>>

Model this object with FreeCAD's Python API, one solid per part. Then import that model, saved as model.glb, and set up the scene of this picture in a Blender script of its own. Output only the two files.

<<
>>

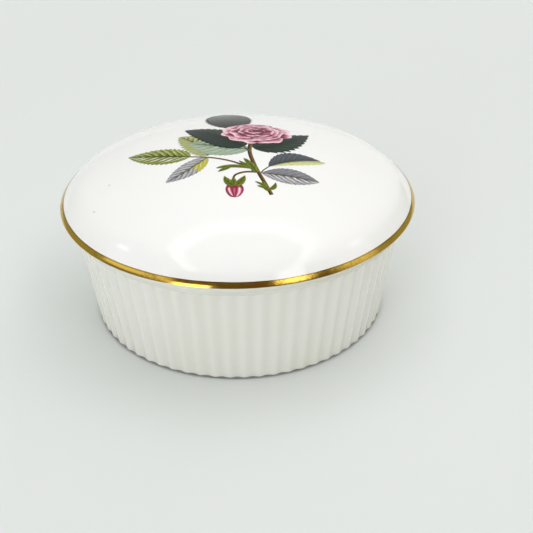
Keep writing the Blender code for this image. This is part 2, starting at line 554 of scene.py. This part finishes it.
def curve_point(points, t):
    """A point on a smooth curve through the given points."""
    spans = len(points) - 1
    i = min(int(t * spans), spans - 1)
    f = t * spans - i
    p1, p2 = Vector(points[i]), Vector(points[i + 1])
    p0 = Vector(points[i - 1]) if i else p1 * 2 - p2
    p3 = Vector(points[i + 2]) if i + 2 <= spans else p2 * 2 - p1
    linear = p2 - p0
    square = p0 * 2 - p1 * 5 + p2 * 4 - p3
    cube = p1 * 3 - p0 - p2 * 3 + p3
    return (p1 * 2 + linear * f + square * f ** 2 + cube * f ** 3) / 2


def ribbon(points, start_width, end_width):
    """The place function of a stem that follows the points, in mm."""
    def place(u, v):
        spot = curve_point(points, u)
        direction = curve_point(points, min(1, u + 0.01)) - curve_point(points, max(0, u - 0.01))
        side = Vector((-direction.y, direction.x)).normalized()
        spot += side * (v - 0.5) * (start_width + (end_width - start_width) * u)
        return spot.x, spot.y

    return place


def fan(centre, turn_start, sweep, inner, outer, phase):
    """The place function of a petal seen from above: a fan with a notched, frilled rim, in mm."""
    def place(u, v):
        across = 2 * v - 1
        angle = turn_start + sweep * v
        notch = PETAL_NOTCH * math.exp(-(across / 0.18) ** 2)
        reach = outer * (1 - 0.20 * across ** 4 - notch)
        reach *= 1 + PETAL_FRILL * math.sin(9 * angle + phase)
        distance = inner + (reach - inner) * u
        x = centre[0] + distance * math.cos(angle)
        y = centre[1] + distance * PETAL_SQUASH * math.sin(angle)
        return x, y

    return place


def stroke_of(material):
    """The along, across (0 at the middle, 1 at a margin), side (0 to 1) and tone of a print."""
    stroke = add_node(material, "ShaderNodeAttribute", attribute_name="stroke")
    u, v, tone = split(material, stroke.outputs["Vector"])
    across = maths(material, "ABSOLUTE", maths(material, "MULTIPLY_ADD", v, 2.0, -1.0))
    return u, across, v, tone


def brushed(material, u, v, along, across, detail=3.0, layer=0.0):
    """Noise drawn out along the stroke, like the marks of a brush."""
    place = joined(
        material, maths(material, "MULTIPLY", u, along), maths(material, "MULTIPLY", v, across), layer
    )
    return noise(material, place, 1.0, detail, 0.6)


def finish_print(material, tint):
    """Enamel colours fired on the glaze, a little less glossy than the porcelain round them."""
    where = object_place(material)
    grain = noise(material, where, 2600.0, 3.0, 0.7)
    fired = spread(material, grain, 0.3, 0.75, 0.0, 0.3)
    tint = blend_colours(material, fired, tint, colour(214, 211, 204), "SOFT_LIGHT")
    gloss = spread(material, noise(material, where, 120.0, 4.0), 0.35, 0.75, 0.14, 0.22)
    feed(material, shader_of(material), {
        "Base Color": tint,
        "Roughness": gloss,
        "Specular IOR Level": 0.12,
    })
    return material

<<

WHAT IS ASKED: Your task is to repeat the lines from the one containing "Keep writing the" to the one containing "return (p1 *", both lines included. Leave out every other line.

WRITTEN SOLUTION:
Keep writing the Blender code for this image. This is part 2, starting at line 554 of scene.py. This part finishes it.
def curve_point(points, t):
    """A point on a smooth curve through the given points."""
    spans = len(points) - 1
    i = min(int(t * spans), spans - 1)
    f = t * spans - i
    p1, p2 = Vector(points[i]), Vector(points[i + 1])
    p0 = Vector(points[i - 1]) if i else p1 * 2 - p2
    p3 = Vector(points[i + 2]) if i + 2 <= spans else p2 * 2 - p1
    linear = p2 - p0
    square = p0 * 2 - p1 * 5 + p2 * 4 - p3
    cube = p1 * 3 - p0 - p2 * 3 + p3
    return (p1 * 2 + linear * f + square * f ** 2 + cube * f ** 3) / 2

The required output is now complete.